Tappa in un supermercato: gli ospiti sono orgogliosi, perché sui tre
piani c’è di tutto, dai vini italiani (dei Castelli Romani) ai pannelli
solari, a delle imponenti automobili a pedali per bambini. Poca gente
del posto anche qui, siamo più numerosi noi stranieri di passaggio.
Sosta
davanti all’Arco di Trionfo alto 60 metri innalzato nel 1982 per i 70
anni di Kim Il-sung: in Nord Corea nei documenti ufficiali il tempo si
scandisce in Anni Juche, che partono dall’anno dopo la nascita
dell’Eterno e quindi siamo nel Juche 105. Juche è la filosofia politica
creata da Kim nonno: significa «padroni della propria vita», una sorta
di autarchia stalinista.
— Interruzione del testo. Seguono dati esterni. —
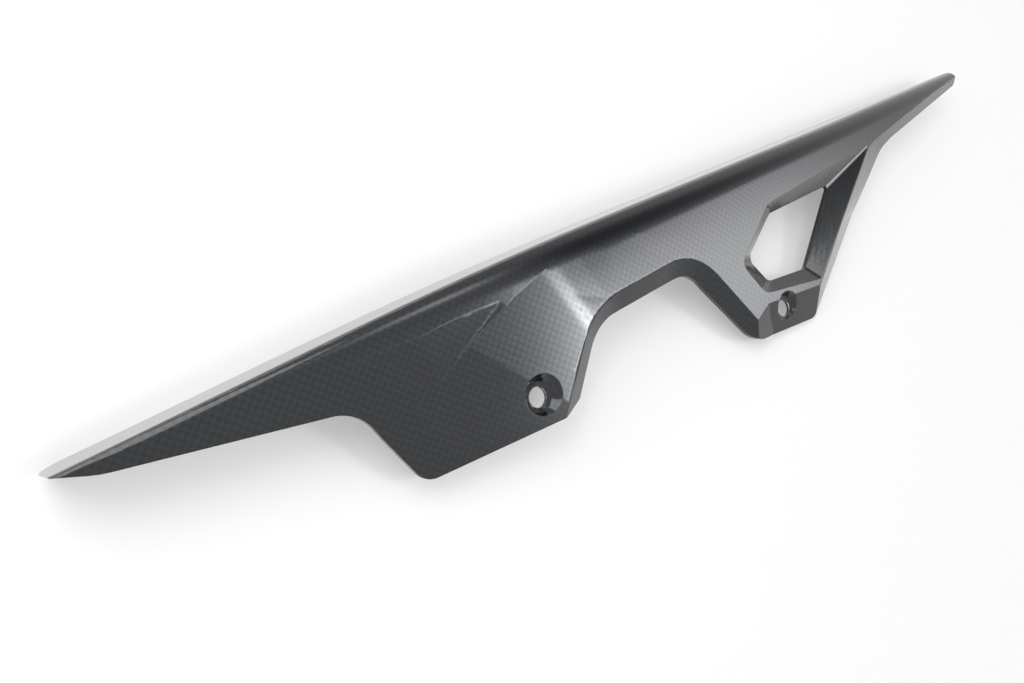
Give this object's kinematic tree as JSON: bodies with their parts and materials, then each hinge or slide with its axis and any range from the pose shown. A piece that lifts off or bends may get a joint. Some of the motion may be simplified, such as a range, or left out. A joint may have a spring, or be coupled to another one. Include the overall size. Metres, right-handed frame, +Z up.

Dall’altra parte di un vialone attraversato da
pochissime auto, si stanno allenando ragazzi in camicia bianca e
fazzoletto rosso al collo: marceranno in centomila, con torce accese per
creare una gigantesca coreografia a celebrazione del congresso, domani
notte, dice la guida. Si dice che la città sia isolata da posti di
blocco, che in un poligono militare qui vicino sia stata costruita una
copia del palazzo presidenziale di Seul da polverizzare in
un’esercitazione di cannoni. Soprattutto, in questo clima di anormalità
normale, scandito da lanci di missili e minacce di attacchi, nessuno può
dire di aver compreso la strategia del rispettato maresciallo Kim
Jong-un e neanche il pensiero del suo popolo.